Hallo, ich weiss nicht ob es das richtige Forum ist, mir fiel aber kein besseres ein, ich verkaufe die Domain http://www.schnipp-schnapp-weg-ist-die-domain.de !

Bei intresse einfach hier melden, Domain geht noch ca. ein jahr und kann verlängert werden...


----------



## Neurodeamon (4. August 2006)

Das ist nicht Dein Ernst, oder?
Es gibt spezielle Webseiten wo Du das machen kannst. In einem Hilfe-Forum ist sicherlich nicht unbedingt die richtige Stelle um etwas zu verkaufen. Ich vermute mal der Beitrag wird eh bald gelöscht


----------



## Dr Dau (4. August 2006)

Hallo!

Verkaufen?
Du meinst wohl eher verschenken.
Abgesehen davon dass Referenzen fehlen aus denen hervorgeht wie gefragt die Domain ist (z.b. Statistiken, Benennung von anderen Seiten die auf die Domain verlinkt haben etc.), ist nicht mal der Domainname interessant.
Somit sehe ich auch keinen Wert in der Domain.

Und wenn ich schon "Sedo" lese, stellt sich mir gleich die Frage wie hoch Deine Verkaufsprovision bei der ganzen Geschichte ist.

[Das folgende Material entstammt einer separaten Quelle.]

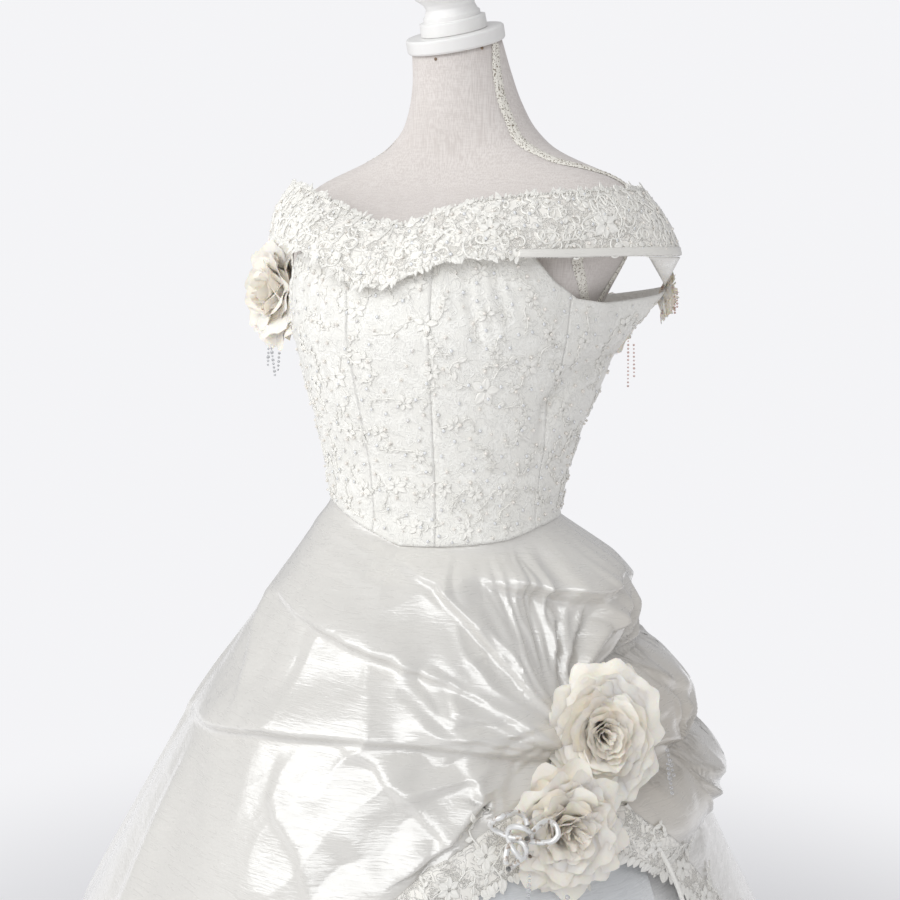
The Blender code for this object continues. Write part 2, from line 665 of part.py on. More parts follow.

Ich vermute auch dass der Beitrag bald gelöscht ist.

Gruss Dr Dau


----------



## Markus Kolletzky (4. August 2006)

Na da will ich mal nicht so sein... 
Da der Mülleimer gerade voll ist (Kann die Hosting-Webserver-Mod-Front mal bitte wieder den Müll runterbringen?), schließ ich nur mal ab.


----------